Tests for independence between a pair of categorical variables. Any non-categorical variables that are supplied will be treated as categorical, that is to say, cases with the same value are treated as being in the same category, and date variables are categorised by period.

How to run this test

  1. Select Anything > Advanced Analysis > Test > Chi-Square Test of IndependenceCreate > Test > Chi-Square Test of Independence.
  2. Specify the variables to use under Inputs > Variable 1 and Inputs > Variable 2
  3. Adjust the options (noted below)

Chi oi.PNG

You should use numeric variables as inputs. If you use categorical or ordinal variables, they will be coerced to numeric based on their values for the purposes of runnning the test.

Example

An example output is shown below:

Options

Variable 1 Sample to analyse.

Variable 2 Second sample to compare to Variable 1.

Variable names Display Variable Names in the output, instead of Variable Labels.

More decimal places Display numeric values with 8 decimal places.

Additional Properties

When using this feature you can obtain additional information that is stored by the R code which produces the output.

  1. To do so, select Create > R Output.
  2. In the R CODE, paste: item = YourReferenceName
  3. Replace YourReferenceName with the name of your item. (eg: 'chi_square.test'). You can find this by selecting the item and then going to Properties > General > Name from the object inspector on the right.
  4. Below the first line of code, you can paste in snippets from below or type in str(item) to see a list of available information.

Chi more.PNG

Technical details

When no weights are used, the standard Pearson Chi-Square Test of Independence[1] is used.

When weights are used, we use the Second Order Rao-Scott Test of Independence [2] instead of the standard Chi squared test. In this test, the Chi-Square statistic is computed using the weighted counts and then adjusts it using a multiplier that measures the weighted design effect. This weighted design effect involves computing the ratio of the variability with design weights against the variability with simple random sampling. This adjusted statistic uses the F-distribution to compute p-values to account for the extra variability in using the adjustment. It is also named the second order adjustment since the adjusted statistic has the first two moments matched against the asymptotic Chi-Square distribution.

References

  1. Pearson, Karl (1900). "On the criterion that a given system of deviations from the probable in the case of a correlated system of variables is such that it can be reasonably supposed to have arisen from random sampling". Philosophical Magazine.
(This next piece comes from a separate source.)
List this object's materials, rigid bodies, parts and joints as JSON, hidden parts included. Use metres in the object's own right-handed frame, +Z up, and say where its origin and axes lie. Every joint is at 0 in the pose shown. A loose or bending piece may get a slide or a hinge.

Series 5. 50 (302): 157–175. doi:10.1080/14786440009463897.
  2. Rao, J. N. K. and A. J. Scott (1984). 'On Chi-Squared Tests for Multiway Contingency Tables with Cell Proportions Estimated from Survey Data.' The Annals of Statistics, 12, 1, 46-60. doi: https://doi.org/10.1214/aos/1176346391

Code

var heading_text = "Chi-Square Test of Independence";
var plural_heading = heading_text.replace("Test", "Tests");
if (!!form.setObjectInspectorTitle)
    form.setObjectInspectorTitle(heading_text, plural_heading);
else
    form.setHeading(heading_text);
form.dropBox({label: "Variable 1",
              types:["Variable: Numeric, Categorical, OrderedCategorical, Text, Date, Money"],
              name: "formVariable1", prompt: "Select the Variable containing the first sample"});
form.dropBox({label: "Variable 2",
              types:["Variable: Numeric, Categorical, OrderedCategorical, Text, Date, Money"],
              name: "formVariable2", prompt: "Select the Variable containing the second sample"});
form.checkBox({label: "Variable names", name: "formNames", default_value: false,
               prompt: "Display names instead of labels"});
form.checkBox({label: "More decimal places", name: "formDecimals", default_value: false,
               prompt: "Display numeric values with eight decimal places"});
library(flipCHAID)
library(flipFormat)
library(flipTransformations)

if (length(formVariable1) != length(formVariable2))
    stop("Variables 1 and 2 have different lengths. ",
         "Please ensure that the variables are from the same data set or have the same length.")

dat.raw <- ProcessQVariables(data.frame(var1 = formVariable1, var2 = formVariable2, stringsAsFactors = FALSE))
dat <- dat.raw[QFilter, ]
dat$var1 <- factor(dat$var1)
dat$var2 <- factor(dat$var2)

weighted <- !is.null(QCalibratedWeight)
svy.weights <- if (weighted) QCalibratedWeight[QFilter]
decimal.places <- if (formDecimals) 8L

appropriateTest <- if (weighted) RaoScottTest else PearsonChiSquareTest
test.args <- list(first.variable = dat[["var1"]], second.variable = dat[["var2"]])
if (weighted)
    test.args <- c(test.args, list(weights = svy.weights))
test.result <- do.call(appropriateTest, test.args)

test.output <- lapply(c("statistic", "parameter", "p.value"), function(x) unname(test.result[[x]][1L]))
names(test.output) <- c("statistic", "df", "p.value")
if (weighted) {
    test.output[["statistic"]] <- setNames(test.output[["statistic"]], "F")
}
SignificanceTest(test.output, "Chi-Square Test of Independence", dat.raw, filter = QFilter,
                 show.labels = !formNames, decimal.places = decimal.places)